The NJBC notes that the evangelist’s presentation of Jesus the Christ as the “Savior of the world” (v.42) reflected the fact that substantial numbers of Samaritans had become Jesus Followers by the time of the writing of the Fourth Gospel. This is the only time the term “Savior” was used in the Fourth Gospel, and The NJBC observes that the term was used in the First Century for deities, kings and emperors, including a “deified Julius Ceasar.” Although the term was used in Philippians 3:20 for the exalted Jesus coming at the parousia, it was used substantially more in the Pastoral Epistles that were written near the end of the First Century.

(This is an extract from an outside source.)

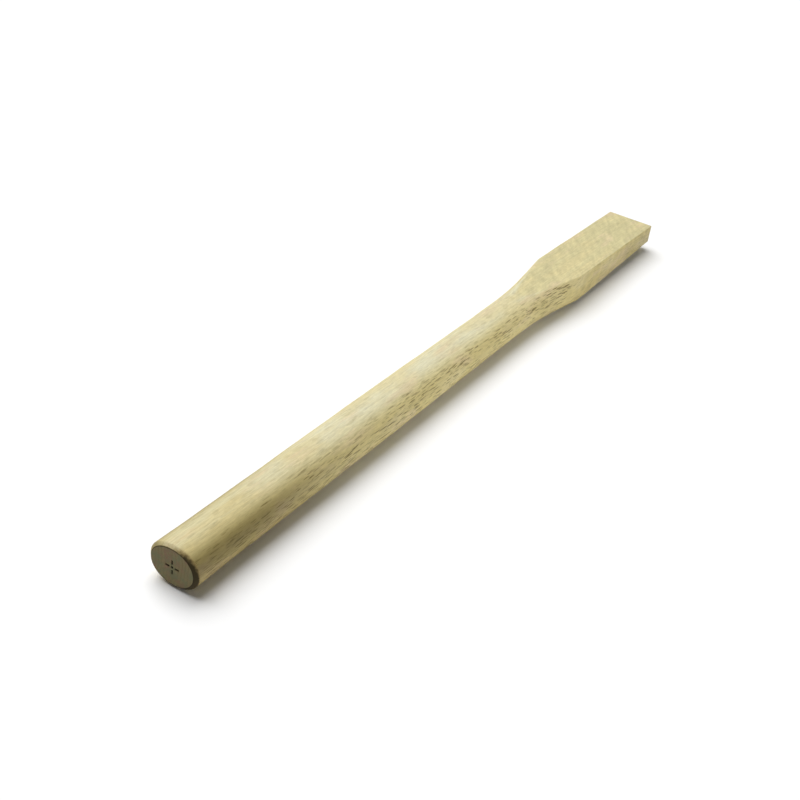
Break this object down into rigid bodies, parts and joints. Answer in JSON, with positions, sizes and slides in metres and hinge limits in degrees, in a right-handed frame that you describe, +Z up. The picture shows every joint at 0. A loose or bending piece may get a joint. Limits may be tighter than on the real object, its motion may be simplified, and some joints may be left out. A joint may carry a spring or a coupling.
{
  "type": "splitting maul handle",
  "caption": "Straight bare wooden maul handle: oval grip, chamfered butt, flared shoulder and a tapered rectangular tongue for the head's eye.",
  "frame": {"origin": "on the floor under the middle of the handle's length, with the handle lying on a wide side", "axes": "+X along the handle from the butt to the tongue's end, +Y across its wide faces, +Z up through its thickness"},
  "size_m": [0.8, 0.054, 0.038],
  "materials": {
    "handle": "bare sanded beech, no varnish"
  },
  "bodies": {
    "root": {"handle": "handle"}
  },
  "joints": []
}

When Jesus told the woman that she (Samaria) had been married five times, the reference can be understood as the five kingdoms that conquered Samaria: Assyria, Babylonia, Persia, Greece, and Syria (Seleucids). She was now living with Rome.

When the woman spoke of the Messiah, Jesus responded “I am he” – the first time in the Fourth Gospel that Jesus used the phrase reminiscent of the name of God given in the Burning Bush to Moses (I AM WHAT I AM) (Ex. 3:14). First Century Jews would have believed that this name (I AM) predated the division of the Kingdoms. The use of it by the evangelist affirmed that Jesus was the Christ for all persons, including the Samaritans.

When Jesus left Samaria, he returned to Cana (v.46), the place of the wedding where he had changed water into wine (2:11). The story of the Samaritan woman is therefore bracketed by two references to marriage.